On 09.06.2013 12:10, josef.pktd@gmail.com wrote:
On Wed, May 29, 2013 at 3:19 PM, <josef.pktd@gmail.com> wrote:
On Wed, May 29, 2013 at 12:25 PM, Julian Taylor <jtaylor.debian@googlemail.com> wrote:
On 05/29/2013 06:12 AM, josef.pktd@gmail.com wrote:
On Tue, May 28, 2013 at 6:31 PM, Charles R Harris <charlesr.harris@gmail.com> wrote:
Hi All,
There is a PR adding quickselect to numpy as a function `partition`. Comments on name and exposure in the numpy API are welcome.

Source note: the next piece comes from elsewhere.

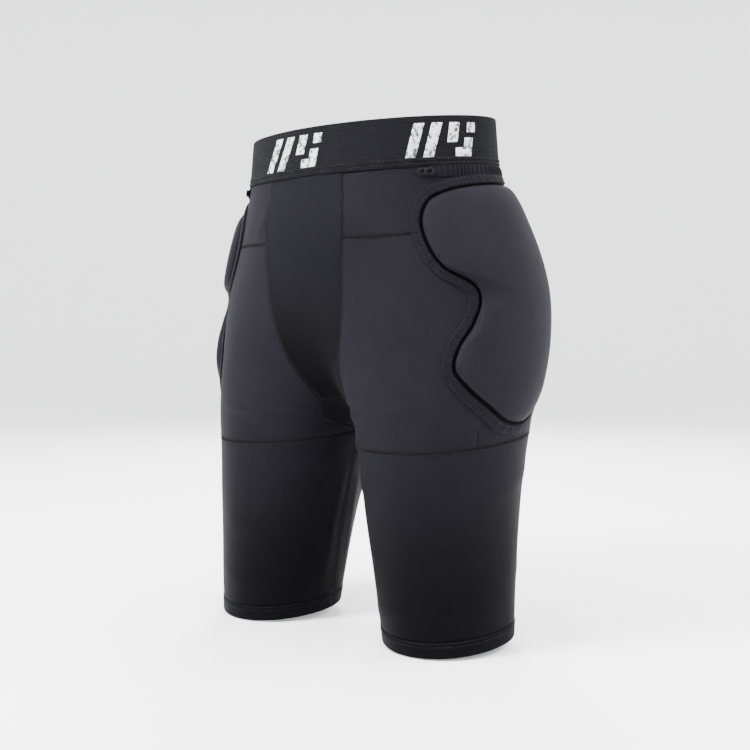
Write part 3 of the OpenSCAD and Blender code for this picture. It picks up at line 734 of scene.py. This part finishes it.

here a a quick status report on the PR https://github.com/numpy/numpy/pull/3360 I now implemented partitioning via the introselect algorithm which is a quickselect median of 3 pivot with a cutoff on recursion depth to a median of median of 5 pivot for O(N) worst case complexity. Additionally it can stores its pivots for reuse in other partitions on the same data to reduce the space required to be partitioned next time, this is useful e.g. for multiple percentiles. It is functionally ready, but there are still some API/ABI issues to be solved. Mainly deciding if we put the selection algorithms in the ABI for 1.8 or not. Currently the ABI is unchanged so user types cannot make use of the algorithms (they will fall back to quicksort). The python api is now: np.partition(array, kth) where kth is an integer or array of integers it will move each index in kth into its final sorted position, so np.partition(a, range(a.size)) results in a (inefficient) sort. e.g.: d = np.array([66, 81, 21, 75, 46, -6, 66, 86, 242, 47, 88, 79]) np.partition(d, (2, -2)) # (2, 8) array([ -6, 21, 46, 47, 75, 66, 66, 79, 81, 86, 88, 242]) Multidimensional arrays will use the same array of kth, you cannot partition each axis by different values, you would have to explicitly loop to do that. Median is implemented in terms of partitioning already, but percentile is not. I would suggest someone else than me gives a try at implementing percentile in terms of partition to see if the documentation and api make sense to others.